Task details :: Say the number of lines containing the string "materials", and say nothing else.

Dataset excerpt ::

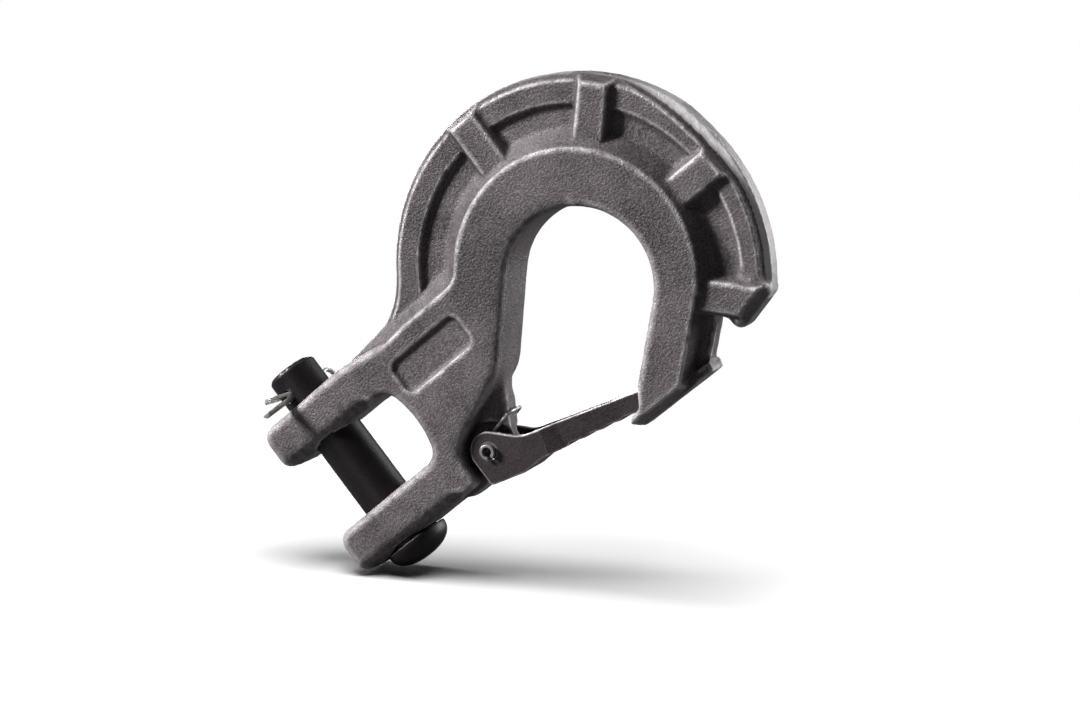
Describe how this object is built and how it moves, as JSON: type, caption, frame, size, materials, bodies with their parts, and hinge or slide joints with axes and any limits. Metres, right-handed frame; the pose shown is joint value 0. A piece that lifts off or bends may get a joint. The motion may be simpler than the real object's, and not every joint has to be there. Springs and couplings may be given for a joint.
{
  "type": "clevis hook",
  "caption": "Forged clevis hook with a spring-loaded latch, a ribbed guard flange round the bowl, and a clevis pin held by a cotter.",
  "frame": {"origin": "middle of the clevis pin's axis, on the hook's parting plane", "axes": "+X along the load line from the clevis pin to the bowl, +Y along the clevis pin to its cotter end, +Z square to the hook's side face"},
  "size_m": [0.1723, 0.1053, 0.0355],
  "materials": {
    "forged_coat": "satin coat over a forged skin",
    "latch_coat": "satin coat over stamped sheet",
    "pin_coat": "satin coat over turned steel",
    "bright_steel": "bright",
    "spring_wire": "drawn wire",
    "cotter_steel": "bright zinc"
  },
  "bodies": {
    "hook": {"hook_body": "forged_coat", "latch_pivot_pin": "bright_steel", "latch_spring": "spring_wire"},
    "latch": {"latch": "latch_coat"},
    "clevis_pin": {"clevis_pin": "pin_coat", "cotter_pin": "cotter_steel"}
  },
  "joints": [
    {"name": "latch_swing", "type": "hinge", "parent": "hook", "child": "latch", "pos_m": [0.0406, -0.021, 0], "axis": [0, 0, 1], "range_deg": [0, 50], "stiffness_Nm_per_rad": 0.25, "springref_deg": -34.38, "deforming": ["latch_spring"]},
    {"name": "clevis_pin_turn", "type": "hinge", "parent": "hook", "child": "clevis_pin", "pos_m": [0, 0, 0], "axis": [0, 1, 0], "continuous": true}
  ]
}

Solution to the exercise :: 2